Availability of Parts: The demand for parts for high-mileage vehicles has ensured a steady and competitive supply chain for both Original Equipment (OE) and high-quality aftermarket components, making repairs more accessible.
Skilled Technicians: As the repair demographic shifts to older cars, more technicians are developing the specialized knowledge needed to troubleshoot and fix common issues in the six-to-fourteen-year-old vehicle range—the sweet spot for maintenance demand.
Focus on Preventive Care: Drivers are realizing that a robust preventative maintenance schedule—including frequent oil changes, attention to fluids, and timely brake and tire replacement—is the key to extending vehicle life and avoiding catastrophic failures. The investment in proactive car care is directly contributing to the rising average age.
Consumer Mindset: A Shift in Value Perception
Beyond the economics and the mechanics, the final factor is a fundamental shift in how consumers view their vehicles. The car is less a status symbol that must be constantly updated, and more a tool for transportation whose value is tied to its utility.
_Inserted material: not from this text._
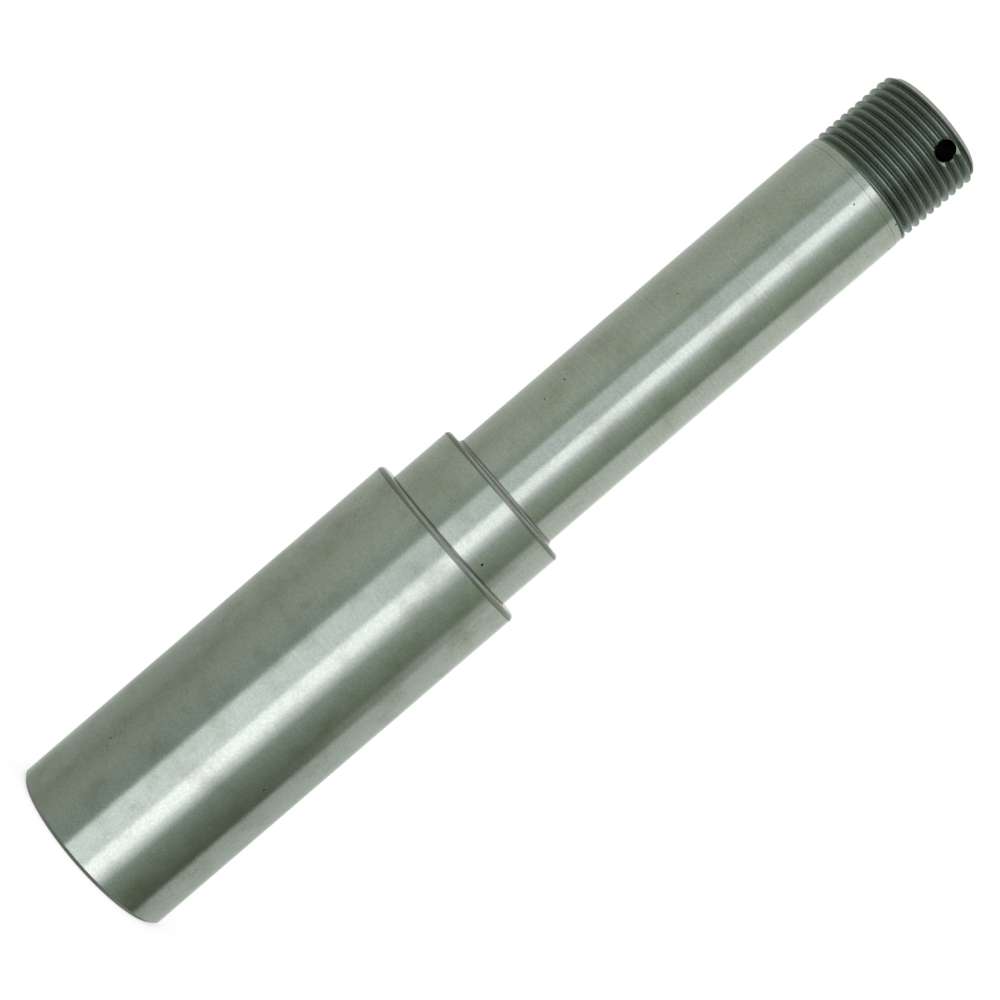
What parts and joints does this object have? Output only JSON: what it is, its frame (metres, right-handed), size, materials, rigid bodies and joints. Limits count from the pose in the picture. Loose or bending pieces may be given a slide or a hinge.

The End of the Short-Term Trade Cycle
The traditional three-to-five-year trade-in cycle, often linked to lease terms or shorter loan periods, is becoming a relic of the past. People are financing their vehicles for much longer terms—up to seven or even eight years—which automatically keeps them in the fleet for longer. Furthermore, once a car is paid off, the incentive to keep it and enjoy zero car payments becomes a powerful motivator.
For many, the perceived hassle and cost of trading for a new vehicle—the depreciation hit, the new loan paperwork, the higher insurance—outweighs the desire for the latest technology or model. A paid-off car represents financial freedom, a tangible asset that costs only fuel, insurance, and maintenance.
Embracing the Total Cost of Ownership
The modern consumer is becoming more savvy about the Total Cost of Ownership. They look past the sticker price to consider the cumulative expenses: purchase price, financing, insurance, maintenance, and depreciation. By holding onto their vehicle, they are minimizing the biggest expense: depreciation. The steepest drop in a car’s value occurs in the first few years. By driving a vehicle well into its second decade, an owner effectively maximizes the value they get from their initial investment. This holistic financial view strongly favors keeping the vehicle.
What the Record Age Means for the Future of Driving
The 12.8-year average vehicle age in 2025 is not a temporary spike; it represents a new normal. This trend has significant implications for everything from automotive manufacturing to the environment.
Impact on the Automotive Industry
The shift means less demand for new vehicle production relative to the size of the existing fleet. However, it also means a guaranteed and growing market for the aftermarket sector—parts suppliers, independent repair shops, and maintenance service providers. Automakers are beginning to respond by focusing not only on initial quality but on long-term durability as a key selling point. The ability of a vehicle to retain its value and remain reliable for fifteen years or more is becoming a major factor in purchasing decisions.
Environmental and Safety Concerns
While improved maintenance can keep older cars running efficiently, an aging fleet does present environmental and safety challenges. Older vehicles, even those well-maintained, may not have the latest emissions technology or the advanced safety features (like modern advanced driver-assistance systems) found in newer models. This highlights a coming tension between economic necessity and the push for cleaner, safer transportation. Policymakers will need to consider how to incentivize the replacement of the oldest, least efficient vehicles without unduly penalizing lower-income drivers who rely on them.